When we baptize an infant or young child, the parents and godparents take vows to bring up the child to know and love Christ. Growing up in the church and learning this way of life is how we develop our conscience.
The Christian conscience is not something we engage from time to time, it is deep within us, having to do with our relationship with God, so that our moral choices become automatic. We sense what is right and wrong to do, what is evil and what is good to pursue. We internalize this as we come to know God better. Certain moral choices are simply inconsistent with loving God.

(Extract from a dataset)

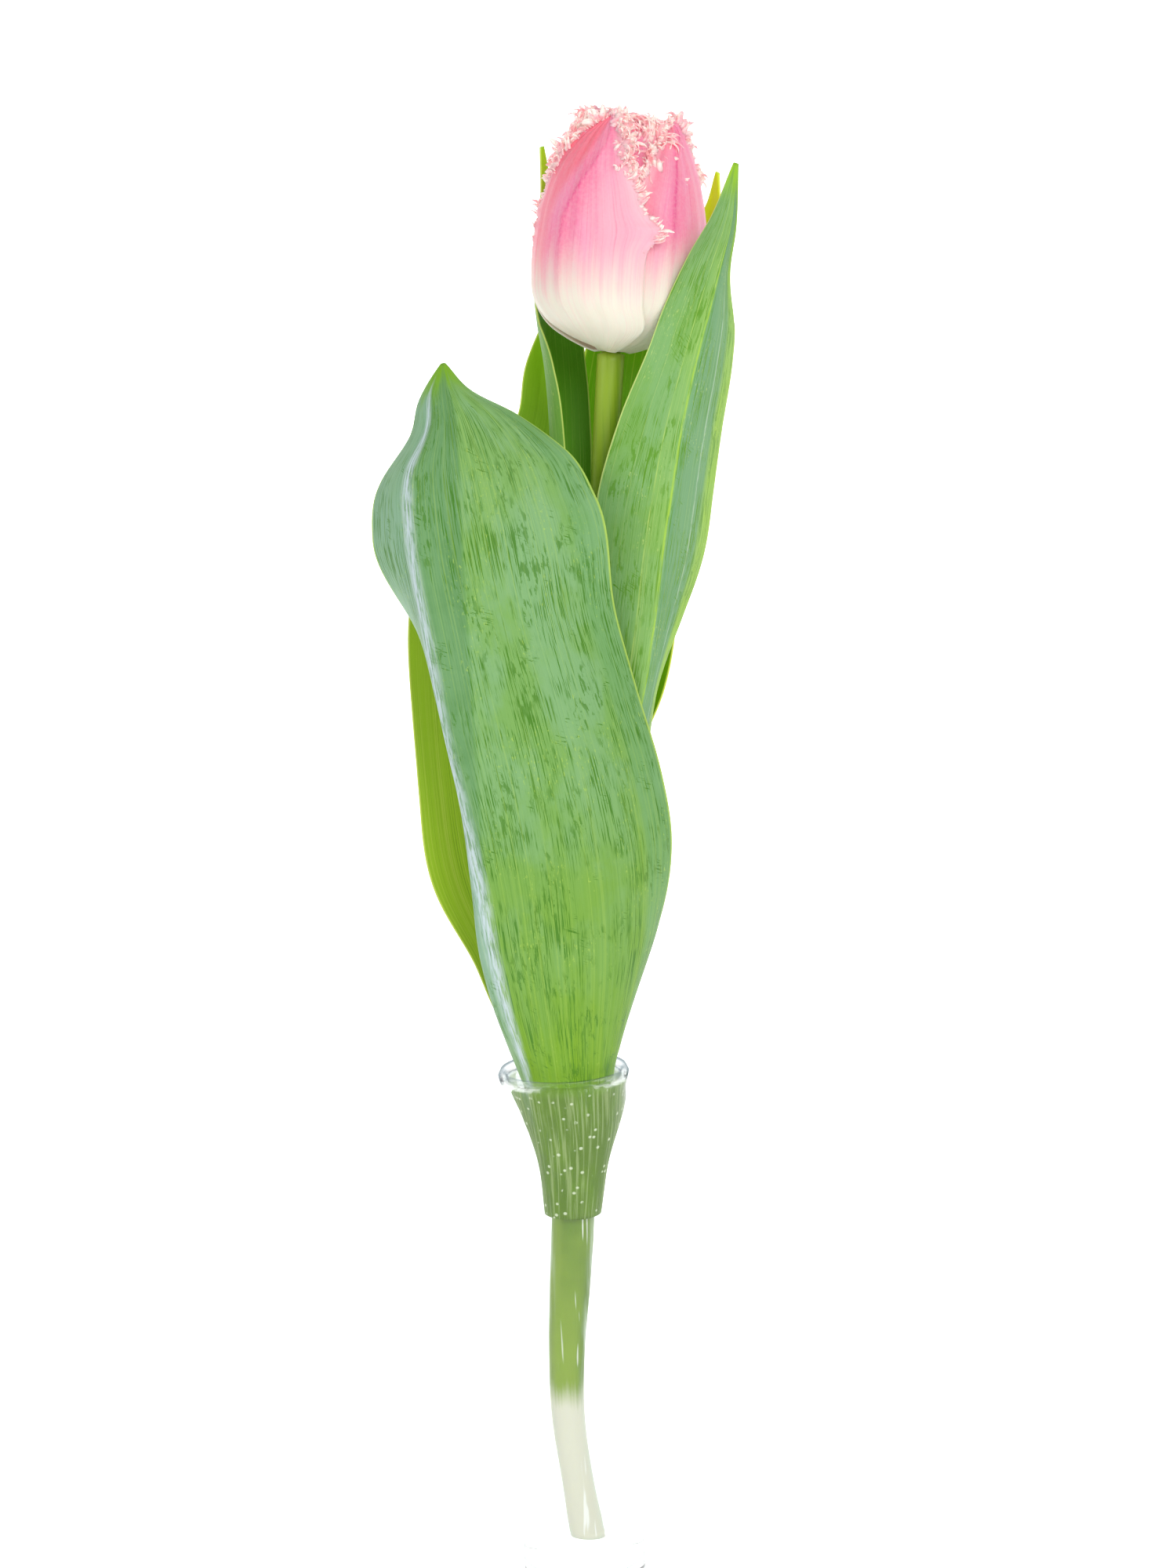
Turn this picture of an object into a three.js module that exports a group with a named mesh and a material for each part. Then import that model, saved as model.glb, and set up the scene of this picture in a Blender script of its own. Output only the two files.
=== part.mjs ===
// A fringed tulip standing in a slim glass tube vase that is filled with water.
// Millimetres, +Z up. The origin is the middle of the vase's flat base.
// The flower's fullest side, with its largest leaf, looks along -Y.

import * as THREE from 'three';

// ---------------------------------------------------------------- driving dimensions
const touch = 0.3; // clearance kept between pieces that bear on each other
const vaseSize = { height: 140, outer: 15.8, bore: 14.5, rim: 16.7, floor: 7, heel: 1.6, lip: 1.3 };
const water = { level: 137.4, aboveFloor: 1.6, heel: 2.6, heelWidth: 3 };
const besideStem = [83, 66, 49.5, 30, 15.6, 14.3]; // heights of the rings of the water's hole for the stem

// The hole in the water where the lowest leaf's sheath goes down: x, y, z, radius.
const besideSheath = [
  [0.1, 0.05, 137.4, 13.5], [0.1, 0.05, 135, 13.5], [0.6, 0.4, 130, 12.8], [1.2, 0.8, 125.8, 11.5],
  [1.3, 0.3, 119, 9.2], [1.1, 0.1, 112.9, 7.6], [0.8, 0, 106, 6.6], [0.7, 0, 100.8, 6.3], [0.4, 0, 97, 5.2],
];
const leafThickness = 0.8;
const petalThickness = 0.7;

// The stem's middle line and radius, from the slanted cut in the water to the neck: x, y, z, radius.
const stemLine = [
  [0.8, 0, 15.6, 3.4], [-0.6, 0, 30, 3.0], [-2.0, 0, 49.5, 3.15], [-1.7, 0, 66, 3.4],
  [-0.6, 0, 83, 3.85], [0.4, 0, 98, 4.05], [1.4, 0, 120, 4.05], [2.4, 0.2, 145, 4.0],
  [4.4, 0.6, 175, 3.9], [7.2, 1.2, 205, 3.8], [11.2, 1.9, 240, 3.65], [14.9, 2.5, 270, 3.5],
  [17.3, 2.9, 297, 3.4], [18.9, 3.1, 314, 3.4], [19.4, 3.2, 319, 3.4],
];
const cutSlant = -0.21; // rise of the cut face over its width, past a square cut
const receptacle = { radius: 2.3, height: 3.4 }; // the knob that carries pistil and stamens

// The bloom stands on the neck and leans a little to +X. Its own frame has z along its axis.
const bloom = { base: [19.4, 3.2, 319.4], lean: 6 };

// The cup that the petals form: height and radius.
const cup = [
  [0.3, 2.8], [1.3, 6.6], [3.6, 12.0], [6.8, 16.9], [12, 20.6], [19, 21.6], [27, 21.5],
  [35, 20.5], [43, 18.5], [49.5, 16], [54.5, 13.4], [58.2, 11], [61, 9.3],
];

// Petals: azimuth, depth under the cup's surface, how far the fringe flares, and the two edges by
// height, in degrees either side of the azimuth. A right edge lies over the next petal's left edge.
const petals = {
  petal_outer_1: { azimuth: -131, inset: 0, flare: 1, seed: 1,
    lobe: { height: 29, spread: 3.2, turn: 10, lift: 1.2 },
    edges: [[0.3, 46, 50], [1.6, 48, 59], [3.6, 49, 65], [12, 49, 59], [29, 49, 57], [37, 46, 53],
      [44, 38, 46], [48, 29, 42], [51.6, 16, 37], [54, 3, 33], [55.8, -13, 29], [56.6, -21, 25]] },
  petal_outer_2: { azimuth: -30, inset: 0, flare: 0.5, seed: 2,
    edges: [[0.3, 45, 44], [1.6, 47, 45], [3.6, 53, 47], [12, 56, 48], [29, 55, 49], [37, 50, 46],
      [43, 42, 42], [48, 33, 37], [52, 21, 30], [54.6, 8, 20], [56, -2, 9], [56.6, -3, 6]] },
  petal_outer_3: { azimuth: 98, inset: 0, flare: 0.3, seed: 3,
    edges: [[0.3, 48, 50], [3.6, 57, 58], [12, 60, 60], [29, 58, 59], [37, 54, 57], [43, 48, 54],
      [49, 36, 47], [54, 24, 36], [57.5, 12, 22], [59.2, 2, 8]] },
  petal_inner_1: { azimuth: -80, inset: 2.6, flare: 0, seed: 4,
    edges: [[0.45, 30, 30], [3.6, 42, 42], [12, 46, 46], [29, 48, 48], [40, 42, 42], [48, 34, 34],
      [54, 22, 24], [57, 8, 8], [57.6, 3, 3]] },
  petal_inner_2: { azimuth: 36, inset: 2.6, flare: 0, seed: 5,
    edges: [[0.45, 30, 30], [3.6, 42, 42], [12, 46, 46], [29, 48, 48], [40, 44, 42], [48, 36, 34],
      [54, 24, 22], [57, 9, 9], [57.8, 3, 3]] },
  petal_inner_3: { azimuth: 158, inset: 2.6, flare: 0, seed: 6,
    edges: [[0.45, 30, 30], [3.6, 42, 42], [12, 46, 46], [29, 48, 48], [40, 44, 42], [48, 36, 34],
      [54, 26, 30], [58, 16, 18], [60.4, 4, 4]] },
};
// How far a petal's two edges part from the cup, and the share of its length where that starts.
const overlapLift = { outer: 0.75, inner: 0.5, start: 0.03 };

// The fringe: where it starts and stops along an edge, how soon it is full, where it loosens
// towards the tip, and its spikes' length, lean and number of steps a row.
const fringe = {
  from: 0.44, until: 0.985, full: 0.12, loosens: 0.62, loose: 0.2,
  length: 3.3, lean: 0.2, spread: 0.28, perStep: 4,
};
const stamenRing = { count: 6, foot: 1.75, spread: 6.2, height: 25 };
const pistilHeight = 24;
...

Like most grandchildren, I simply adored my grandparents, my father’s parents. My grandfather worked the night shift for the railroad in Cape Charles, Virginia. So, I’d wake up early each morning to wait for him to come through the kitchen door. While I waited I’d draw pictures and paint paintings to give him. It just made me so happy to see him and I never wanted to disappoint him. To my little mind he was like God. I knew he loved me so much.
My grandfather died when I was ten years old, and I knew he was in heaven, looking over us. So, I resolved to never do anything that would disappoint him. That’s the way we should be with God, loving him so much that we don’t ever want to disappoint him.
Only God knows what you do when no one else is watching. You might think you can get away with telling a lie or stealing something, but God knows what you’ve done. And because you have been taught the difference between right and wrong, your conscience is tweaked. There is no justification for doing something we know is wrong.
So, here we are in the desert of Lent, with God in our prayerful devotions and practice. It is the time when all Christians are challenged to engage in self-examination, to see if there is anything within us that is in need of confession and amendment. In the process we draw closer to God and ask Him to show us ourselves, the things with which we are uncomfortable and unable to clearly see. And we can trust him because He loves us so much. Amen.